After the democratization of Jakarta, it seemed the right time to work together for a larger market configuration for making not just each country strong but also Asia as a whole.

Already India does more trade with Indonesia than with neighboring Pakistan, and with Singapore than with Bangladesh. After the USA and Europe, it is the countries of ASEAN that are India's major economic partners, particularly Indonesia where just agro-based exports to India total US$1.6 billion.

India needs natural gas from Indonesia and hopes to have it shipped from Aceh in northern Sumatra that is only 90 nautical miles away from India's Andaman islands.

Indonesia hopes to benefit from the transfer of scientific know-how, and information technology.
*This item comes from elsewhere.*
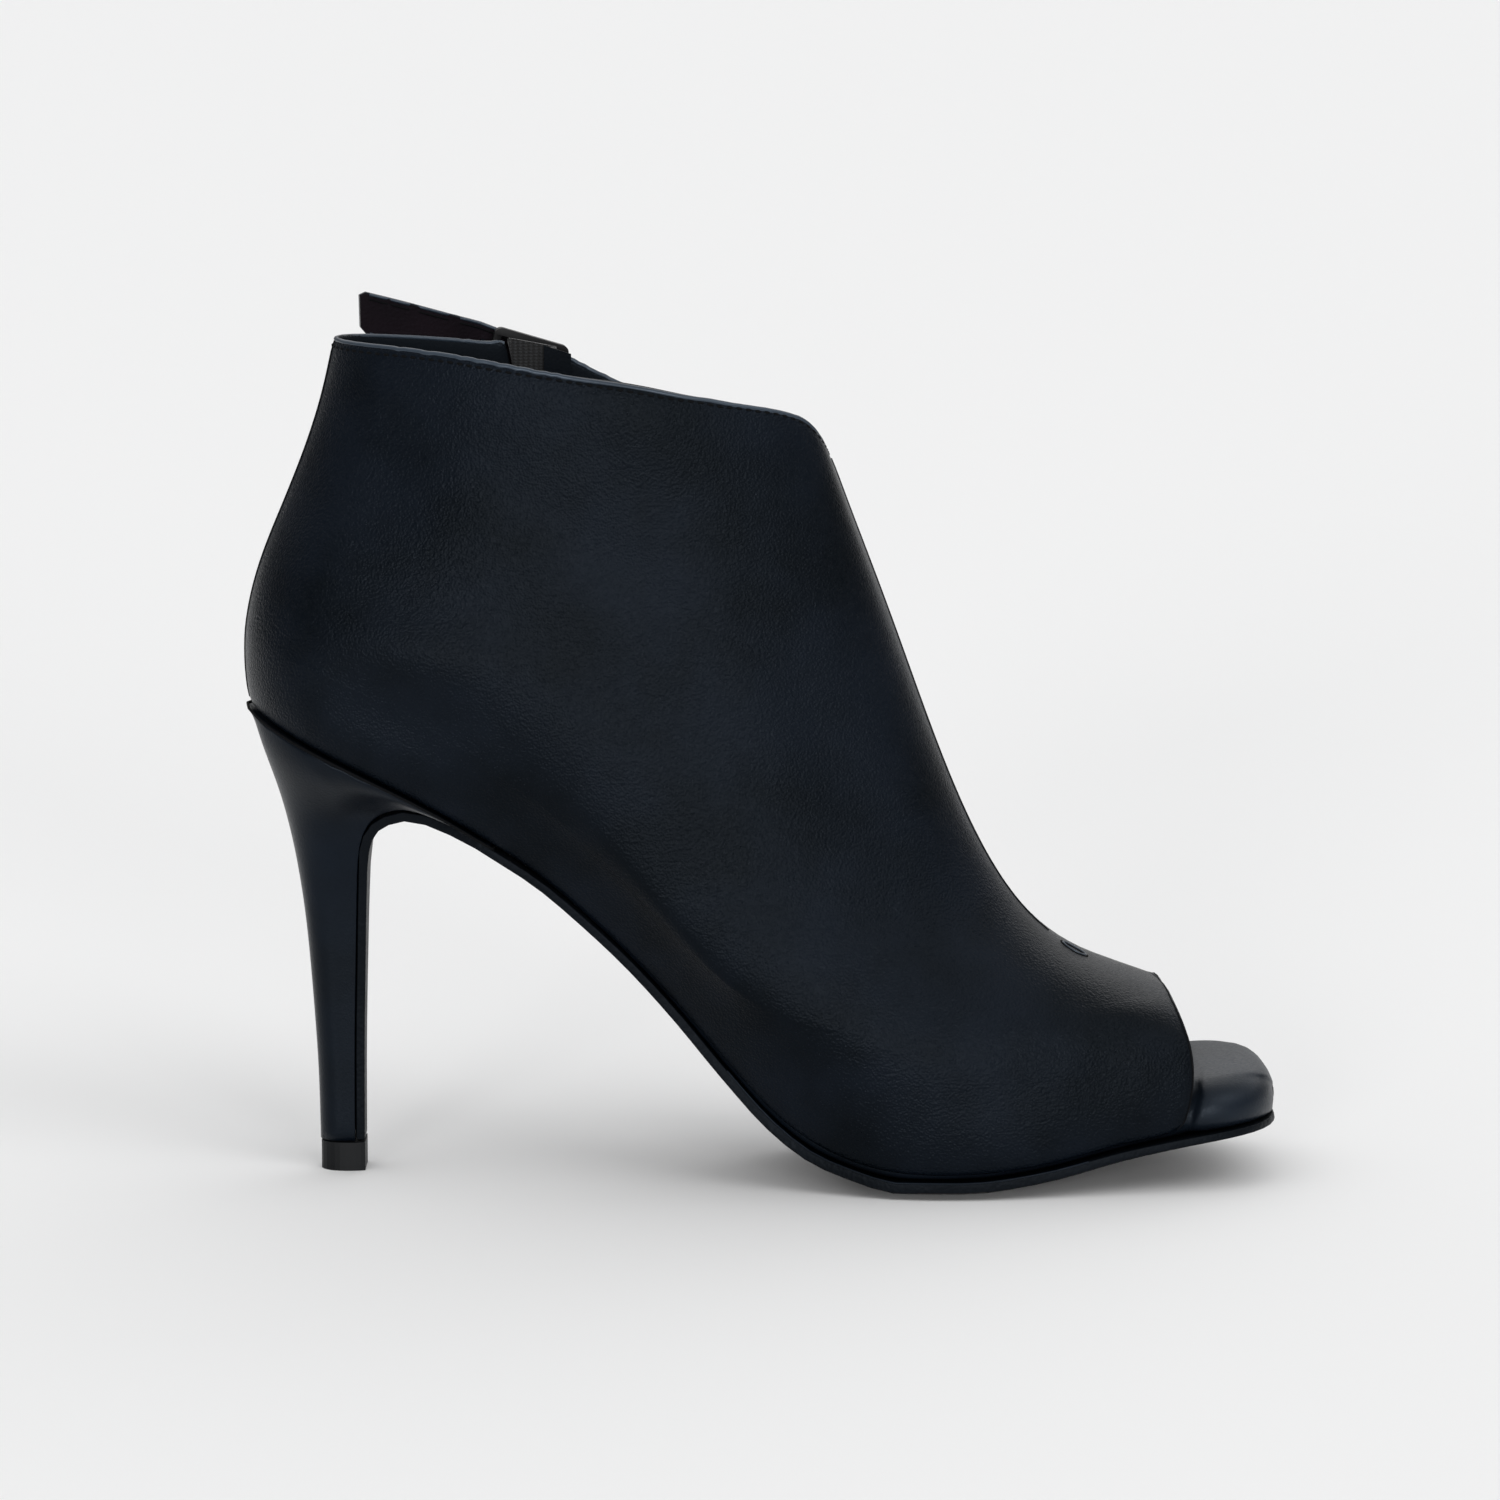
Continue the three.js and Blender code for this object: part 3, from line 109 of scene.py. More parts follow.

A bilateral partnership is also seen as a broader front to ward off unnecessary western pressures often on human rights, democracy or trade issues. Besides India needs to point out to China all the friends it has in the region and as the home of millions of Muslims it could do with an ally or two in the Organization of Islamic Countries (OIC) as well.

Vajpayee also encourages the overseas Indian community to strengthen the emotional, cultural and spiritual bonds to the country of their origin seeking the help of the Indian diaspora to make India a knowledge superpower by 2010. Keeping this in mind Abdurrahman had traveled to India with over 70 businessmen as part of his entourage and some of them were of Indian origin.

"And what better time than now to strengthen all bilateral relations in Asia while the Bush administration is still busy settling down in Washington," points out Saeed Naqvi, television journalist and foreign affairs expert to The Jakarta Post over telephone from New Delhi.

The writer is a Jakarta-based Indian journalist.